The wounds of a brutal seven-game road trip were still fresh when the Red Sox returned to Fenway Park Tuesday. The rain Monday that put their series opener against the Twins on hold for a day couldn’t wash them away.
Staring up the standings at all of their AL East rivals — even if only four games separated them — left everyone from the clubhouse to the front office carrying the weight of the season’s disappointment so far.
Despite the talent, the payroll, the daily work, and the process, manager John Farrell admitted, the season “has not been acceptable to anyone.”
Having seen both the highest peaks and deepest valleys in his 13 seasons in Boston, designated hitter David Ortiz said, “We need to regroup and go back to the old days.”
All the while, owner John Henry was meeting with the media, both venting and taking responsibility. The season, he said, was “painful to watch.”
And there still were more than 100 games in front of them.
“Every game is big from here on out,” said Tuesday night’s starter, Clay Buchholz. “Obviously, we haven’t played up to the caliber of players we have on this team. The bar is set pretty high for this club. There’s nobody in this clubhouse that doesn’t expect that or want it any other way.”

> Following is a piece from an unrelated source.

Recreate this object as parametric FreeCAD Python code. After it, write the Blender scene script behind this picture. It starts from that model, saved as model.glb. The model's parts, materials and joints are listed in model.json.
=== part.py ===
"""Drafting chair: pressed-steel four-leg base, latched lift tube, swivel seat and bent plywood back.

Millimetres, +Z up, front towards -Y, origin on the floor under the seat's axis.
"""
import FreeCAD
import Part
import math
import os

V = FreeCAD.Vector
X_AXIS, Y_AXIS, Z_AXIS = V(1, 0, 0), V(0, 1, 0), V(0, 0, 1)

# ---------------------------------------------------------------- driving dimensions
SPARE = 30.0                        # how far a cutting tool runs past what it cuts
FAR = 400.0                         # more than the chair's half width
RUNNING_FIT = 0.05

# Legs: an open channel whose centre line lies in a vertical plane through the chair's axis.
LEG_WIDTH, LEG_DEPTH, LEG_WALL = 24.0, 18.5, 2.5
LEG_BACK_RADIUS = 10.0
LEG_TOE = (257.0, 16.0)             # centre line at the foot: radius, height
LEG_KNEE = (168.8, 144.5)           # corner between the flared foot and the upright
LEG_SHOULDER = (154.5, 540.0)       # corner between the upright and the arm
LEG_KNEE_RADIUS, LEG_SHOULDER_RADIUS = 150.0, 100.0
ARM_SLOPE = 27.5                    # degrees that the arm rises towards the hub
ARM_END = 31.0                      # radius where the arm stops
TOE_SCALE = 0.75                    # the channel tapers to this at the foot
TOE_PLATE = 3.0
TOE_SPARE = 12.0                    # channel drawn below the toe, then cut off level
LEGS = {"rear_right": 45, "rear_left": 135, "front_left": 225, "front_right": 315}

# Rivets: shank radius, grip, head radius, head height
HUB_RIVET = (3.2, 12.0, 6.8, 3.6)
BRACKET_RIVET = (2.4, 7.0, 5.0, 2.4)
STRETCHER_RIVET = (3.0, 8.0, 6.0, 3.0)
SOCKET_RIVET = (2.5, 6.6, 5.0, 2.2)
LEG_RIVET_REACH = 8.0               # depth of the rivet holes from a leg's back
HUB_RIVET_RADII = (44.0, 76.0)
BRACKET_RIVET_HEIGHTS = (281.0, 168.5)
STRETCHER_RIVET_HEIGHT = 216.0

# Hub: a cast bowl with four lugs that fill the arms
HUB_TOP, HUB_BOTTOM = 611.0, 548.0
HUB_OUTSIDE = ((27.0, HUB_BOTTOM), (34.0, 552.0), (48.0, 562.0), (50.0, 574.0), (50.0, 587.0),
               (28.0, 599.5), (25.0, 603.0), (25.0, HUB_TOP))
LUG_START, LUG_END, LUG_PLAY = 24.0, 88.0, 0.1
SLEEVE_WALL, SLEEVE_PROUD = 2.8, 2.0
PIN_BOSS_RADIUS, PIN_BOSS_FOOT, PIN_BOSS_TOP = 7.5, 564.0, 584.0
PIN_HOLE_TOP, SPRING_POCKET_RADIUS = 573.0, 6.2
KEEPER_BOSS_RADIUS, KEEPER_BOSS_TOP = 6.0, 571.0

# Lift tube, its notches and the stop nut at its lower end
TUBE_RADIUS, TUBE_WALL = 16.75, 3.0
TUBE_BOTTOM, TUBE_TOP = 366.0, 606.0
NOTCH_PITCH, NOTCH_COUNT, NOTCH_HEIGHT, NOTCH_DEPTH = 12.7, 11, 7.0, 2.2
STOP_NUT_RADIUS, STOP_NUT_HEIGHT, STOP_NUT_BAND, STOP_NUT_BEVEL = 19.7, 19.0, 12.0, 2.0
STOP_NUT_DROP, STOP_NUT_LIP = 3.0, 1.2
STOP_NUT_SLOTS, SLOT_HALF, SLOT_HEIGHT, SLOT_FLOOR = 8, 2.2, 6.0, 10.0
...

The Sox’ 1-0 win over the Twins was still marked by many of the issues that made May such a struggle — ineffectiveness at the plate nearly undermining a solid performance on the mound — but for a team that had just lost six of seven, it was a win.
“Much needed,” said shortstop Xander Bogaerts, whose two-out double in the seventh was the catalyst for the decisive run, which was driven in by Rusney Castillo. “Probably the biggest win of the year, coming off a tough road trip, starting off the homestand on a positive note.”

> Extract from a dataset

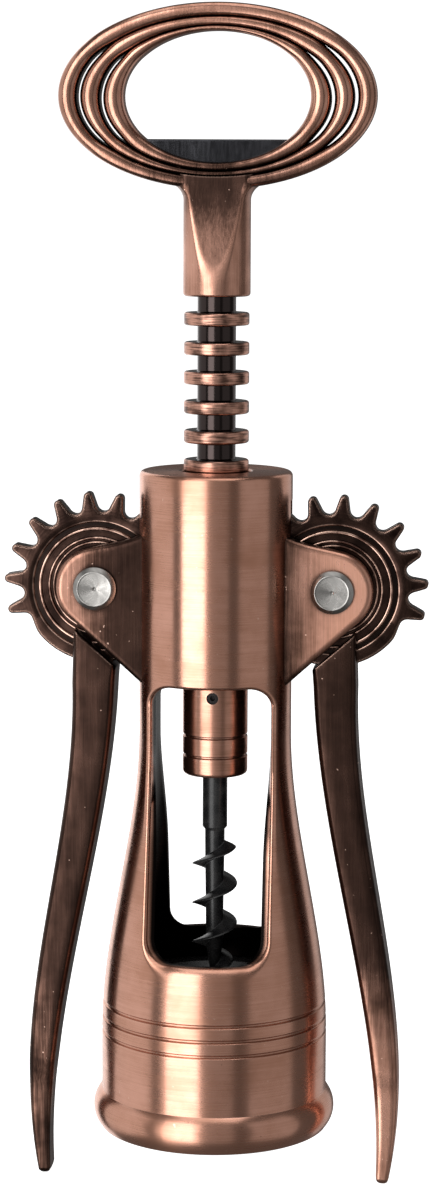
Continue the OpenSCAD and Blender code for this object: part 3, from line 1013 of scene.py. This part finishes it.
def lever_wing(label, side, material):
    shape = Shape()
    shape.rings(wing_rings())
    place_lever(shape, side)
    piece(f"{label}_wing_arm", shape, f"{label}_wing", material,
          sharp_angle=42)


# ---- rack, coupler, worm

RACK_BORE_R = 2.13
RACK_CORE_R = 3.1
RINGS = 12
RING_PITCH = 4.722
RING_HALF_T = 1.02
FIRST_RING_Z = 81.10
COUPLER_BORE_R = 2.07
COUPLER_GROOVES = (62.15, 65.4)
SCREW_HOLE_R = 0.97
SCREW_HOLE_Z = 72.0


def rack_sleeve(material):
    low, high = box_mm("rack")
    core, ring, half = RACK_CORE_R, high.x, RING_HALF_T
    profile = [(RACK_BORE_R, low.z), (core, low.z)]
    radii = [0.0, 0.2]
    for i in range(RINGS):
        z = FIRST_RING_Z + RING_PITCH * i
        profile += [(core, z - half), (ring, z - half), (ring, z + half), (core, z + half)]
        radii += [0.3, 0.38, 0.38, 0.3]
    profile += [(core, high.z), (RACK_BORE_R, high.z)]
    radii += [0.2, 0.0]
    shape = Shape()
    shape.lathe(filleted(profile, radii, 4), 112)
    piece("rack_rings", shape, "rack_sleeve", material, nodes=["rack"])


def coupler(material):
    low, high = box_mm("coupler")
    radius, bore = high.x, COUPLER_BORE_R
    profile = [(bore, low.z), (radius, low.z)]
    radii = [0.1, 0.7]
    for z in COUPLER_GROOVES:
        profile += [(radius, z - 0.26), (radius - 0.3, z - 0.10), (radius - 0.3, z + 0.10),
                    (radius, z + 0.26)]
        radii += [0.08, 0.04, 0.04, 0.08]
    profile += [(radius, high.z), (bore, high.z)]
    radii += [0.4, 0.1]
    shape = Shape()
    shape.lathe(filleted(profile, radii, 4), 112)
    way = Shape()
    way.rings([circle(SCREW_HOLE_R, 40, h) for h in (2.6, 7.0)])
    way.mapped(to_front(0.0, SCREW_HOLE_Z))
    piece("coupler_turned", shape, "screw_and_handle", material,
          nodes=["coupler"], carve=way, sharp_angle=34)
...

The Sox had won eight one-run games before Tuesday night, but with a doubleheader on Wednesday, Bogaerts said this one needed to be a springboard.

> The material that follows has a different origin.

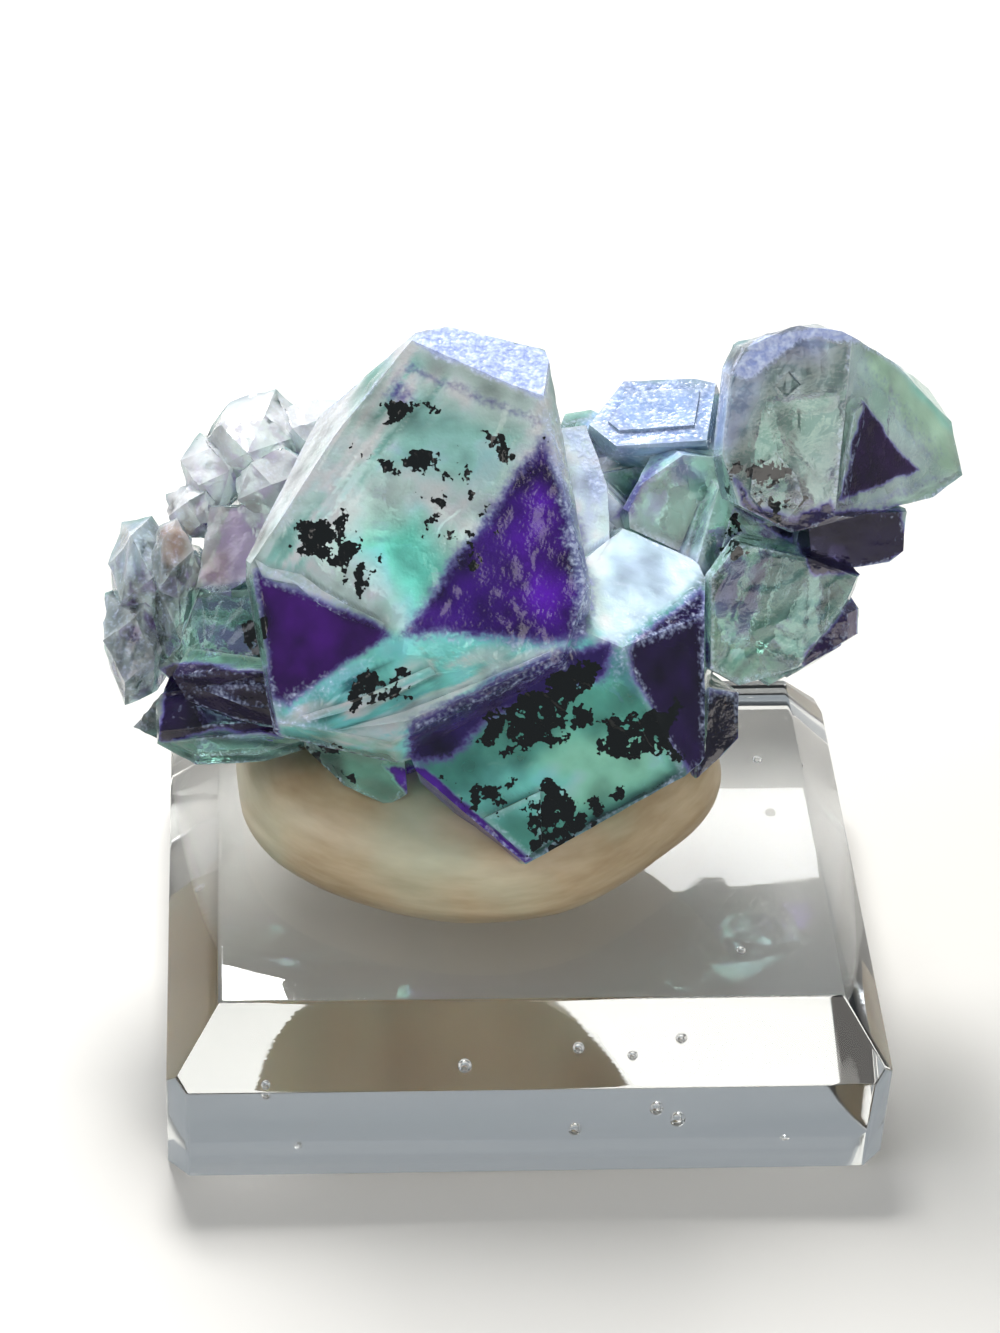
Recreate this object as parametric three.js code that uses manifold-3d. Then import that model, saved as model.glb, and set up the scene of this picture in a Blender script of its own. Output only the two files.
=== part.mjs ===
// A fluorite specimen: intergrown octahedral crystals pressed into a wad of putty on a bevelled
// clear block. Millimetres, Z up. The origin is the centre of the underside of the block.
import * as THREE from 'three';
import { ConvexGeometry } from 'three/addons/geometries/ConvexGeometry.js';
import { mergeVertices } from 'three/addons/utils/BufferGeometryUtils.js';
import Module from 'manifold-3d';

const wasm = await Module();
wasm.setup();

// The clear block: a two inch display base with bevelled top edges and chamfered corners.
const BASE_WIDTH = 50.8;
const BASE_DEPTH = 42;
const BASE_HEIGHT = 13.4;
const BEVEL_RUN = 3.7;
const BEVEL_DROP = 5.2;
const CORNER_CHAMFER = 1.4;

// The wad of putty, as it is pressed down: a rim that bulges out over a narrower foot.
const WAD_CENTRE = [-3.4, 2.8];
const WAD_HALF_WIDTH = 17.8;
const WAD_HALF_DEPTH = 14;
const WAD_HEIGHT = 8.4;
const WAD_SEGMENTS = 48;

// Where the crystals' own frame stands: x to the right, y up and t towards the best side.
const DISPLAY_CENTRE = [0.7, 4.4, 31.4];
const DISPLAY_AZIMUTH = -5.35;
const DISPLAY_ELEVATION = 39;
const DISPLAY_ROLL = 3.1;

// General clearances, and how close two points are before they count as one.
const TOUCH_GAP = 0.3;
const SEAT_LEVEL = BASE_HEIGHT + 1.6;
const PLATE_ROOT = 0.6;
const SMALL = 1e-6;
const INSIDE_SLACK = 1e-5;
const SAME_CORNER = 1e-3;
const SAME_POINT = 1e-4;
const CUTTER_SIZE = 200;

const degrees = THREE.MathUtils.degToRad;

// Turns the crystals' frame into the frame of the whole object.
function displayMatrix() {
  const azimuth = degrees(DISPLAY_AZIMUTH);
  const elevation = degrees(DISPLAY_ELEVATION);
  const toward = new THREE.Vector3(
    Math.sin(azimuth) * Math.cos(elevation),
    -Math.cos(azimuth) * Math.cos(elevation),
    Math.sin(elevation),
  );
  const right = new THREE.Vector3(0, 0, 1).cross(toward).normalize();
  right.applyAxisAngle(toward, degrees(DISPLAY_ROLL));
  const up = new THREE.Vector3().crossVectors(toward, right);
  const matrix = new THREE.Matrix4().makeBasis(right, up, toward);
  return matrix.setPosition(...DISPLAY_CENTRE);
}

// Solids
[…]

“Just come in here with the same excitement and ready to go tomorrow again,” he said. “We’ve been having a lot of tough luck, but I really think this 1-0 win will go a long way for us.”
Starving for run support most of the season, Buchholz again had little room for error. For as sharp as he was in his eight shutout innings, the lineup had to claw to muster a run for him to work with.
The Sox put Twins starter Mike Pelfrey in a tight spot early but let him off the hook. In the second inning, Pablo Sandoval worked a one-out walk and Mike Napoli followed with a double off the Monster to put a pair of runners in scoring position.
But Bogaerts reached for one of Pelfrey’s splitters on a 1-and-2 count and bounced it to shortstop Danny Santana, who was playing in on the grass and threw Sandoval out at the plate. Sandy Leon popped to short to end the threat.
Buchholz was carving up the Twins lineup, using his fastball, cutter, and curveball. He piled up eight strikeouts and allowed just five baserunners (three hits, two walks).
He was two pitches away from an immaculate inning in the fifth, when he struck out Eddie Rosario and Eduardo Escobar on three pitches apiece, then started Aaron Hicks with a first-pitch strike. He walked Hicks on six pitches, but came back and rang up Santana on four pitches to finish off the inning.
Buchholz was still looking for his first win at Fenway Park this season. It wasn’t until the seventh that the Sox put him in position to get it.
Bogaerts fell behind, 0-and-2, to Pelfrey, but after fouling off a slider and a sinker away, he was waiting on another offspeed pitch.
“I got one the first pitch, missed it, and stayed with my approach and I got one,” Bogaerts said.
When Pelfrey left a splitter over the middle of the plate, Bogaerts shot it deep to center field. As he watched it fly, he thought he finally put the Sox on the board.
“I really thought I had that home run,” he said.
The ball dotted the wall on the 379 sign and Bogaerts settled for a double. Leon’s five-pitch walk brought Castillo to the plate, and after Pelfrey missed low with a first-pitch sinker, then got one over for a strike, Castillo fouled off three straight pitches before taking a knee-high sinker on the inside of the plate and shooting it up the middle for the single that scored Bogaerts.
“I thought it was a good at-bat for me, especially given the situation in the game, and thankfully I was able to drive in the go-ahead run after some tough at-bats prior to,” said Castillo, with staff assistant Adrian Lorenzo interpreting.
Leon was thrown out at third to end the inning, but the run counted.
A week ago, seven innings of five-hit, one-run ball was enough for Pelfrey to bottle up the Sox, but even with the Sox going just 1 for 7 with runners in scoring position Tuesday night, the one run was enough.
“Things hadn’t been going our way,” said Castillo, who also robbed Hicks of a homer at the fence in right for the first out of the eighth. “But luckily we were able to turn it around today and get a ‘W’.”
The next step is turning around the season, a game at a time.
“No pressure though,” Bogaerts said. “I don’t think we’re putting pressure on ourselves, but we’re well aware that we need to turn things around pretty quick and I really believe that this win tonight will definitely turn the whole thing around for us.”